# Given problem
Quote the lines that run from the line containing "Recreate this object" down to the line containing "---- driving dimensions". Include both of those lines, reproduce each exactly, and omit everything else.
··· Data records ···
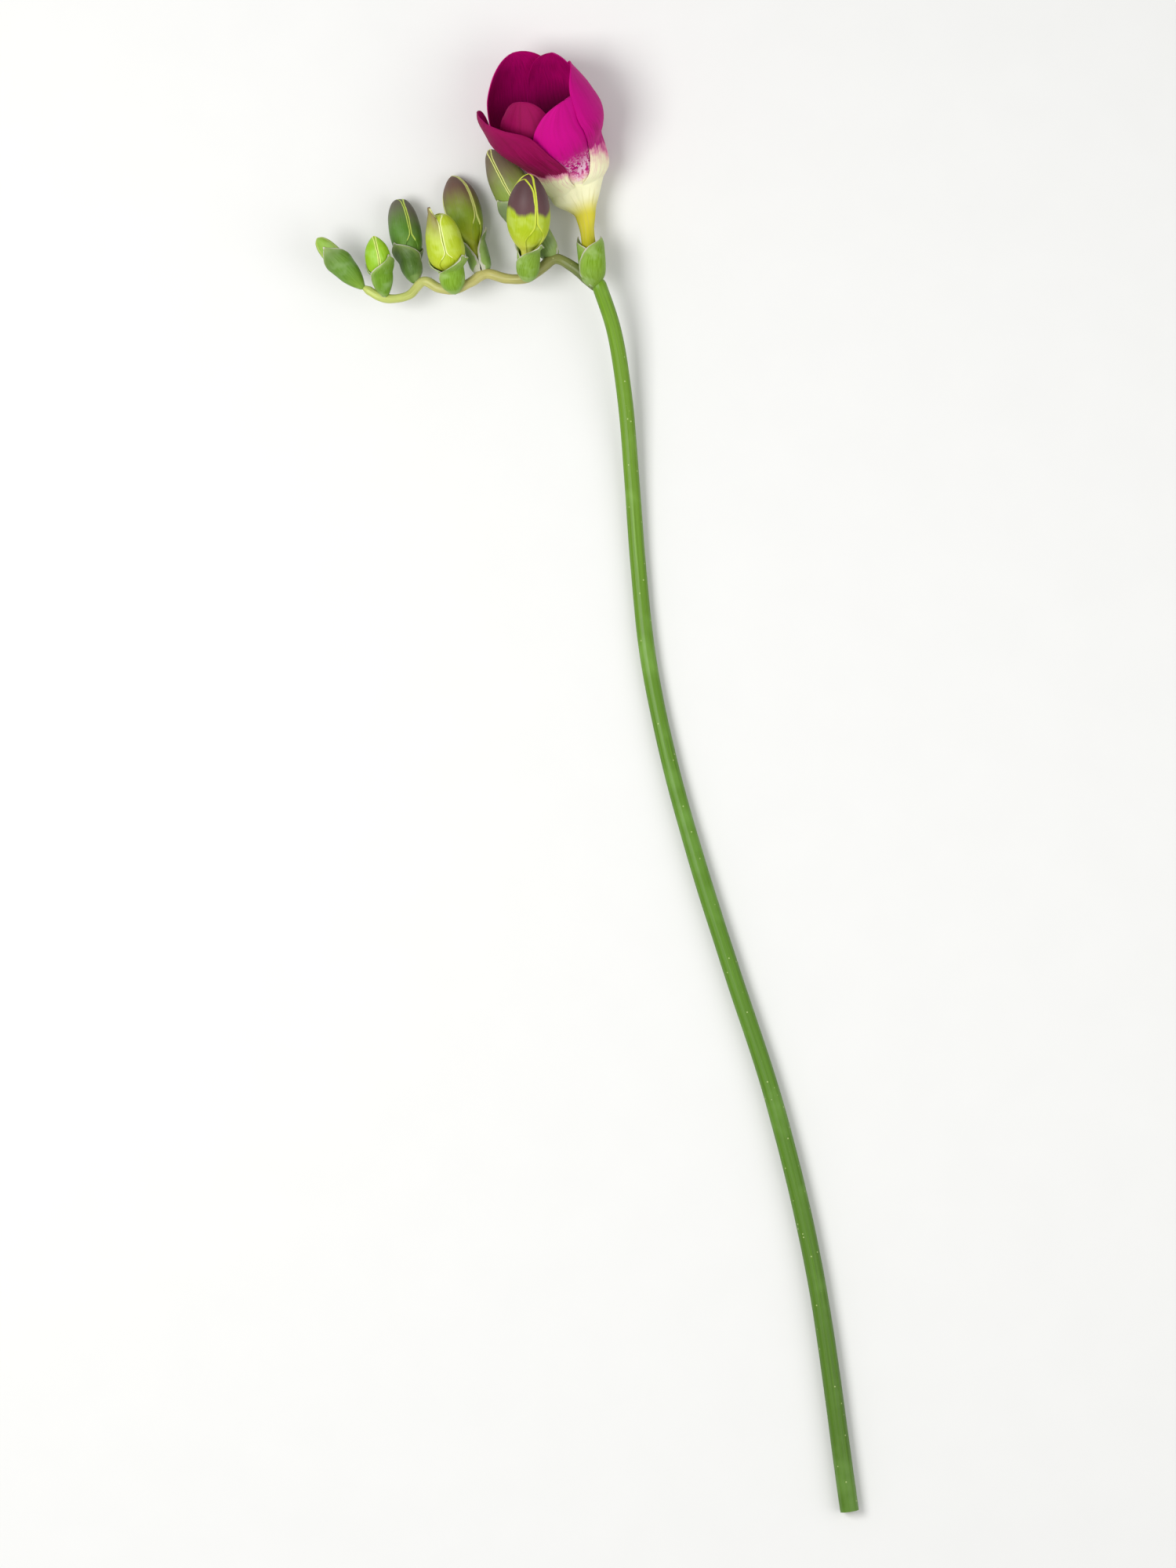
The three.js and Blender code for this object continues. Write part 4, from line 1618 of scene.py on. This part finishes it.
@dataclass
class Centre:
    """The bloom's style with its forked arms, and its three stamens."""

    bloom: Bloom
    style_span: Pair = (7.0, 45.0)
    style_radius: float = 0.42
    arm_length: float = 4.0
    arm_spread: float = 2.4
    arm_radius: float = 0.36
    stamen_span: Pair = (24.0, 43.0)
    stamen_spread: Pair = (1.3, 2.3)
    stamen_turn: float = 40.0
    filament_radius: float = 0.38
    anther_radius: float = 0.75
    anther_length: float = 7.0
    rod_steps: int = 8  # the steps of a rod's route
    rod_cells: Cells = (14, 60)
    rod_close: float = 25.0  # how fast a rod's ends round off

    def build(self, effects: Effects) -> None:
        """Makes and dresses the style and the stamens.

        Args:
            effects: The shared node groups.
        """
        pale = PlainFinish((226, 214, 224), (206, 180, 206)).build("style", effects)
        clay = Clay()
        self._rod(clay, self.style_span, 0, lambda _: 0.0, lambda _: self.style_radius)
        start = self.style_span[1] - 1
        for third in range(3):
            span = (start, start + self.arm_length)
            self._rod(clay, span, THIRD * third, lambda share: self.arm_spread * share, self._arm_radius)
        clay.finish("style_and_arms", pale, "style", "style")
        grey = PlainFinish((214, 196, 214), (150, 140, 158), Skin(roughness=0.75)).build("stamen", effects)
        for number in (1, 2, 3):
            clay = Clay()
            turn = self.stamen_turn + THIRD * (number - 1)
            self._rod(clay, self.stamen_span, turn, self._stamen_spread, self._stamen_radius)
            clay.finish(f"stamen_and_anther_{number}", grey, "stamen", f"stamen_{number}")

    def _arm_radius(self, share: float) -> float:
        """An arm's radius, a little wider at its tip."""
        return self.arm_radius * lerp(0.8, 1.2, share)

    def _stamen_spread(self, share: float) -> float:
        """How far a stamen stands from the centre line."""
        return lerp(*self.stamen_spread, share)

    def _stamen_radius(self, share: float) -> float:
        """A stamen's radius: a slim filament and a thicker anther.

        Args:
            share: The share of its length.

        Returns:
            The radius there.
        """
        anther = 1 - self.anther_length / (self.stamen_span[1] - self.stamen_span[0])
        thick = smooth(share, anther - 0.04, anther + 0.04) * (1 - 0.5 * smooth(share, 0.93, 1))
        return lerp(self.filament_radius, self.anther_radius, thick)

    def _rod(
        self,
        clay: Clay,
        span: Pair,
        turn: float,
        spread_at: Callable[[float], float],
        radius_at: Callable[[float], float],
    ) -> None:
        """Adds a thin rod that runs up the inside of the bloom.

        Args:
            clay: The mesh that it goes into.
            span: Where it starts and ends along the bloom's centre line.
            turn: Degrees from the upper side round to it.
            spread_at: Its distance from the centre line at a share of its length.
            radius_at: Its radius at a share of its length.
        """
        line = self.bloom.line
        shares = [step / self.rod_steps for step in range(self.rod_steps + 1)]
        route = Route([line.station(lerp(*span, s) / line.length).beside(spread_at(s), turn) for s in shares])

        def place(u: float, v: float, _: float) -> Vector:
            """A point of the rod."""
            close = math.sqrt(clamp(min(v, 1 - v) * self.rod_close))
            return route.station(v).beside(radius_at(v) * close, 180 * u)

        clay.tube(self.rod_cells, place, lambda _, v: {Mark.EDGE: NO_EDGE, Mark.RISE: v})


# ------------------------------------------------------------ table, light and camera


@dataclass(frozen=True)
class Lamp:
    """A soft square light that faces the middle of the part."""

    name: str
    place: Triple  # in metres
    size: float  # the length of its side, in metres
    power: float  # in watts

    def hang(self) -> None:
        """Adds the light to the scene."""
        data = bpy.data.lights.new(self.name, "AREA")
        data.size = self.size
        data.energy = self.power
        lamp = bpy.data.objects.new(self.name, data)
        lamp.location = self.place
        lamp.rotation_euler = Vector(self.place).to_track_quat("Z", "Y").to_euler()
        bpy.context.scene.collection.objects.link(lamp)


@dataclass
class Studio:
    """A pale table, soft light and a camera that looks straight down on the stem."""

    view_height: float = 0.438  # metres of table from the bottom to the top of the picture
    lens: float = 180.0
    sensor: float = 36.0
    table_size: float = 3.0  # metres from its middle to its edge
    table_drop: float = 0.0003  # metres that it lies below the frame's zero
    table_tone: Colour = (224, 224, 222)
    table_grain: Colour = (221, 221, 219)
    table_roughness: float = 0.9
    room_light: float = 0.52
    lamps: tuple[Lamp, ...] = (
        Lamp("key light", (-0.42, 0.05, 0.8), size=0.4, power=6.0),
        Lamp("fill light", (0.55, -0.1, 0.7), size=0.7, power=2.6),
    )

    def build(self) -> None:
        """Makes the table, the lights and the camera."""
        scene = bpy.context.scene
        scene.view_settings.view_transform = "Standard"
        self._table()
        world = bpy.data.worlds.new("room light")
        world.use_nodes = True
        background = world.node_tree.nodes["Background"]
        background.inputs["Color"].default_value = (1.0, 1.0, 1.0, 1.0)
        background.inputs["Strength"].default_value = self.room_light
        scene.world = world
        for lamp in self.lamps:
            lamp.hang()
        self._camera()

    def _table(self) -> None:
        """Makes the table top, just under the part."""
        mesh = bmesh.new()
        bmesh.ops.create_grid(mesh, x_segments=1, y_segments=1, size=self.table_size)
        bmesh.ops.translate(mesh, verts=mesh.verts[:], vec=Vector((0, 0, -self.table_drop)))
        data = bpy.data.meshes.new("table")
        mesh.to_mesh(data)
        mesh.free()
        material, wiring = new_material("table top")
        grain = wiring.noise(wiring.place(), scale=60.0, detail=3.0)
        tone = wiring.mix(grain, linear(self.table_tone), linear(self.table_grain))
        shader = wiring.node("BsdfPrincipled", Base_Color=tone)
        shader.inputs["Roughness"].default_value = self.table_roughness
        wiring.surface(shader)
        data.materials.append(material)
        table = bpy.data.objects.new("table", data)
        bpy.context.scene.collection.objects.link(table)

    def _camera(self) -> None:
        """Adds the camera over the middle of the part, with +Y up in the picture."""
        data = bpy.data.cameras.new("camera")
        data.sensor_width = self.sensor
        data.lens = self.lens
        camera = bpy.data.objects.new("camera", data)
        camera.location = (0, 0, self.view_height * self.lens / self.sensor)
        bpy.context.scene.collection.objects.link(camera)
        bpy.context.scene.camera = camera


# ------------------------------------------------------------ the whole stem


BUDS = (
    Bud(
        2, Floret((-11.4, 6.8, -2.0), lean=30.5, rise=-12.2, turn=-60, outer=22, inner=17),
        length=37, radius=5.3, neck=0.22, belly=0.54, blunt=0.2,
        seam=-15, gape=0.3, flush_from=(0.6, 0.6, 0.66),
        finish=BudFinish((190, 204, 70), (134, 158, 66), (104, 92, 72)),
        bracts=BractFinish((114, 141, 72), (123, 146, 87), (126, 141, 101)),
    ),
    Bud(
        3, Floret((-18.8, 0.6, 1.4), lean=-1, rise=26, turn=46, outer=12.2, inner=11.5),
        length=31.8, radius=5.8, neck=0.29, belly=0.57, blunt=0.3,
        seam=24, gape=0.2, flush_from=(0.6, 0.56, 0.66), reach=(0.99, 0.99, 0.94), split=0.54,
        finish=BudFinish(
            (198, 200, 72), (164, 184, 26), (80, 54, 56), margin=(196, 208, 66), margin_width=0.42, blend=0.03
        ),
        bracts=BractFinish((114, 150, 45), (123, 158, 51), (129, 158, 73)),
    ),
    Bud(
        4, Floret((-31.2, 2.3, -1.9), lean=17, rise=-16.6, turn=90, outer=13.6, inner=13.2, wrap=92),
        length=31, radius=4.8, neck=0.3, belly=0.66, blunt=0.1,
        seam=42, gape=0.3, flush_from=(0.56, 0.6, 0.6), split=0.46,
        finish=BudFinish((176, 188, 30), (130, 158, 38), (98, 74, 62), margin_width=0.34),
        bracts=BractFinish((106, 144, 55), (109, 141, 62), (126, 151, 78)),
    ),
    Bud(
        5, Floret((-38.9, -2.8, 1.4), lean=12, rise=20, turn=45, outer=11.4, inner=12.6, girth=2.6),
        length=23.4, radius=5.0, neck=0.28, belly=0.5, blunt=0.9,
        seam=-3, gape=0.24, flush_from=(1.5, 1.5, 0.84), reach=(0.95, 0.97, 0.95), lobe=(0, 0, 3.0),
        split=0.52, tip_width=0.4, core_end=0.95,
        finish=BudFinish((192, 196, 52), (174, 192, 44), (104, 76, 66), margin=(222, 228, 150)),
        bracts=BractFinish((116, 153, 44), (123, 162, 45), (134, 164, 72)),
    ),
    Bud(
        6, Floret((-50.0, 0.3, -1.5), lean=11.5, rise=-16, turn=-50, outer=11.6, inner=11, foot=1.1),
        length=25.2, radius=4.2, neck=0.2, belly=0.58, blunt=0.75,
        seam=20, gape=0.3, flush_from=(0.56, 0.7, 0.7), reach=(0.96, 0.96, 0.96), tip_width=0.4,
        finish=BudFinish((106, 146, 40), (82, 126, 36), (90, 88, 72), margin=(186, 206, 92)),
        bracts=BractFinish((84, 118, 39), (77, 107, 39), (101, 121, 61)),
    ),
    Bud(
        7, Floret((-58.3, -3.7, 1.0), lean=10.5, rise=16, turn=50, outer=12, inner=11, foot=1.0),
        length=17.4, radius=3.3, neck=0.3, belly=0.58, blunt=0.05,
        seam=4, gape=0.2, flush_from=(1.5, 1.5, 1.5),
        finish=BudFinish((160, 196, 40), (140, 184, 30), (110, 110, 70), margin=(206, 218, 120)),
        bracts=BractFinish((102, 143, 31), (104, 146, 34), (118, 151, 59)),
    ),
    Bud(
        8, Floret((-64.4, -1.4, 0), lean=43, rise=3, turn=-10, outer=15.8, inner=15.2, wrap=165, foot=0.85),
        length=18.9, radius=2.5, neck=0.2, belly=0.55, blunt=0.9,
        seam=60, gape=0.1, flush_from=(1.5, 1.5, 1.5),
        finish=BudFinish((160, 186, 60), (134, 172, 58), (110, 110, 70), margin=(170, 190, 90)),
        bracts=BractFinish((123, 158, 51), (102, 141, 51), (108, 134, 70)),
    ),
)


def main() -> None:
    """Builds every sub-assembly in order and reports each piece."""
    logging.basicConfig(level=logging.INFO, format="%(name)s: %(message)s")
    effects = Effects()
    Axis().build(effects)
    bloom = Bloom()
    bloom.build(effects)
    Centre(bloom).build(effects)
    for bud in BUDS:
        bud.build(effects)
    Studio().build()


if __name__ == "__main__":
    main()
···
··· Data records ···
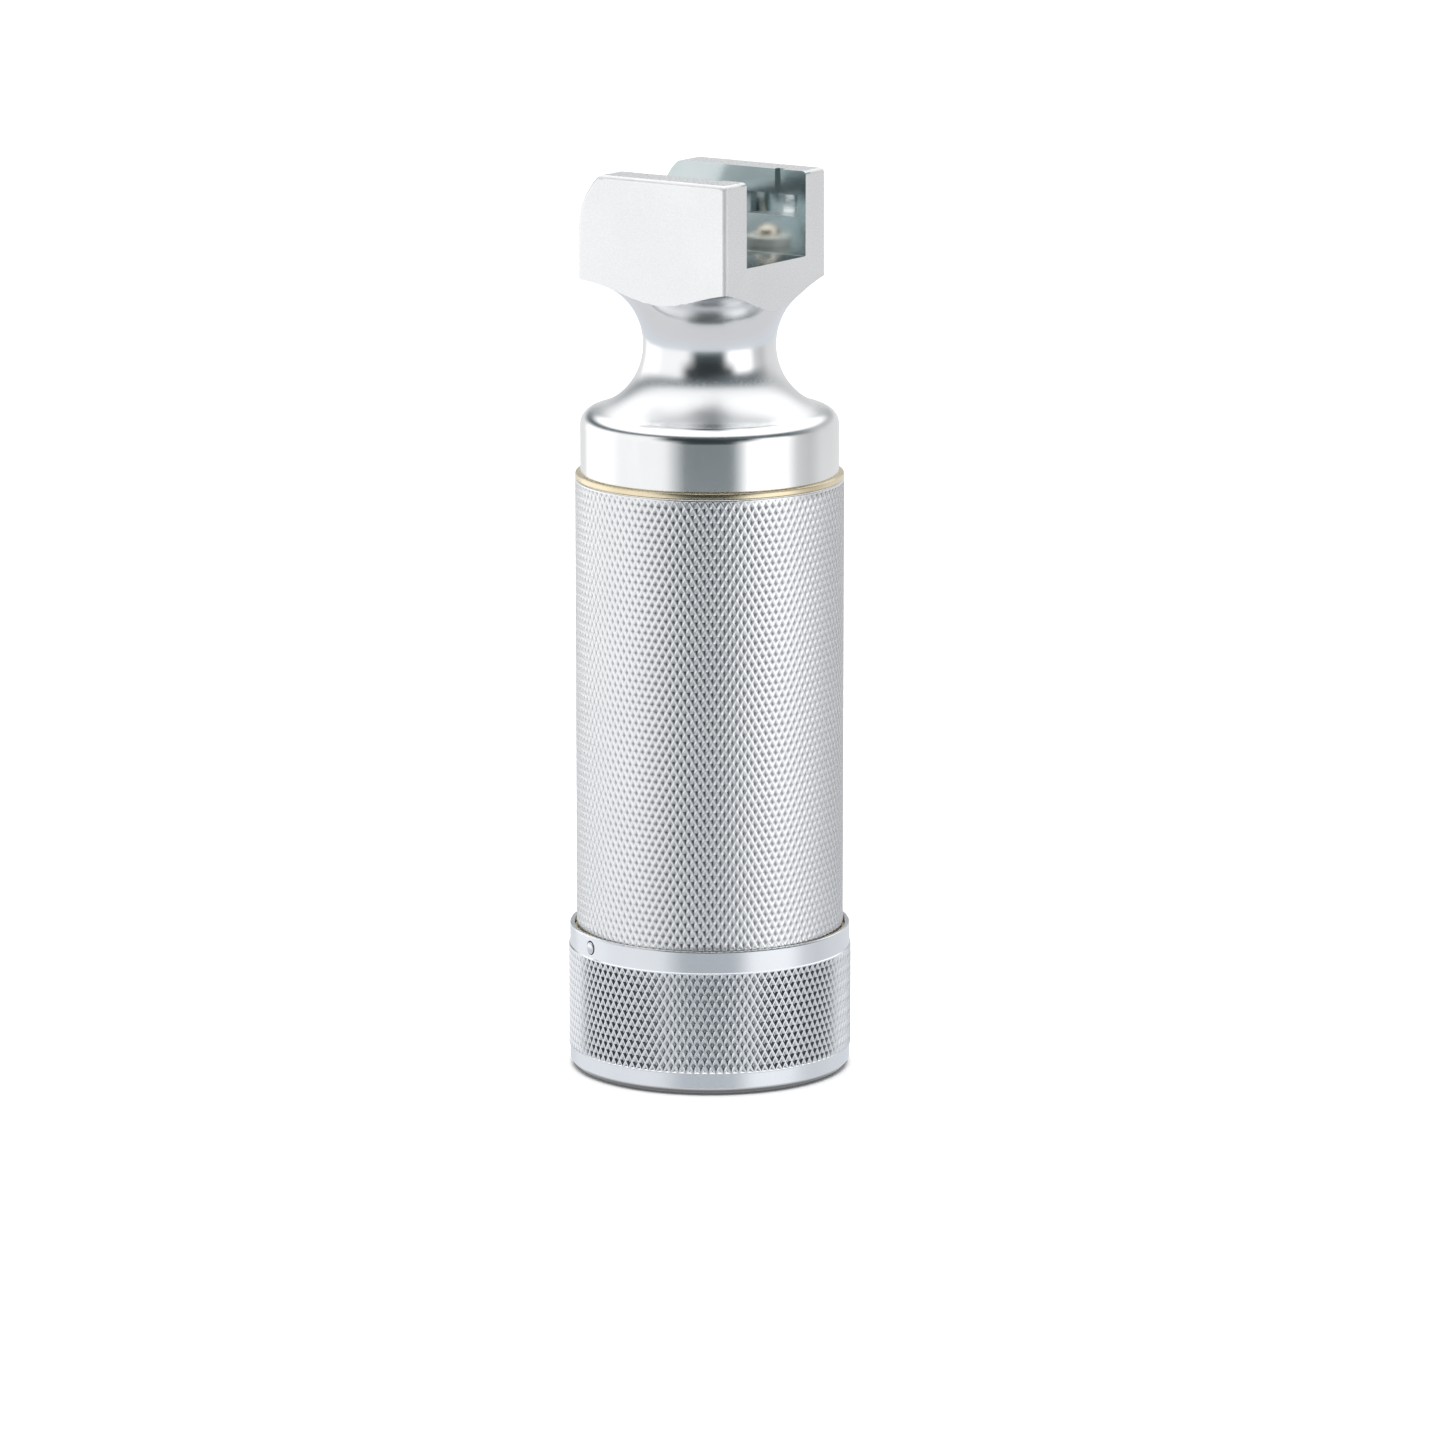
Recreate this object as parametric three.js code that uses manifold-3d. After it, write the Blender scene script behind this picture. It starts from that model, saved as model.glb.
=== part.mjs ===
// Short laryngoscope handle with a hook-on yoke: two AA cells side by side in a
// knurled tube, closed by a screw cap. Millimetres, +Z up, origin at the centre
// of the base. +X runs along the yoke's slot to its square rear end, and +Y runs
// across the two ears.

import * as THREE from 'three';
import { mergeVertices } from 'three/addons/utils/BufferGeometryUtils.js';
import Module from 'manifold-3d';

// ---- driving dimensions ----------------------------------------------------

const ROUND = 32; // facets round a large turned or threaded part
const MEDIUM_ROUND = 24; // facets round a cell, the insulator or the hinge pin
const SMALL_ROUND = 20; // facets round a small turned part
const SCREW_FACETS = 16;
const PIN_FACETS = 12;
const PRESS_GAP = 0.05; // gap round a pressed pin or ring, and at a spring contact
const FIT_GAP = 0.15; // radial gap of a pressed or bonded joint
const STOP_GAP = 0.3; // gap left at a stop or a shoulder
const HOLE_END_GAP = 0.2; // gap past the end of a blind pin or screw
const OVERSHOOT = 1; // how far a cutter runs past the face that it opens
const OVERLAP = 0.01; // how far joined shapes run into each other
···
# Task response
Recreate this object as parametric three.js code that uses manifold-3d. After it, write the Blender scene script behind this picture. It starts from that model, saved as model.glb.
=== part.mjs ===
// Short laryngoscope handle with a hook-on yoke: two AA cells side by side in a
// knurled tube, closed by a screw cap. Millimetres, +Z up, origin at the centre
// of the base. +X runs along the yoke's slot to its square rear end, and +Y runs
// across the two ears.

import * as THREE from 'three';
import { mergeVertices } from 'three/addons/utils/BufferGeometryUtils.js';
import Module from 'manifold-3d';

// ---- driving dimensions ----------------------------------------------------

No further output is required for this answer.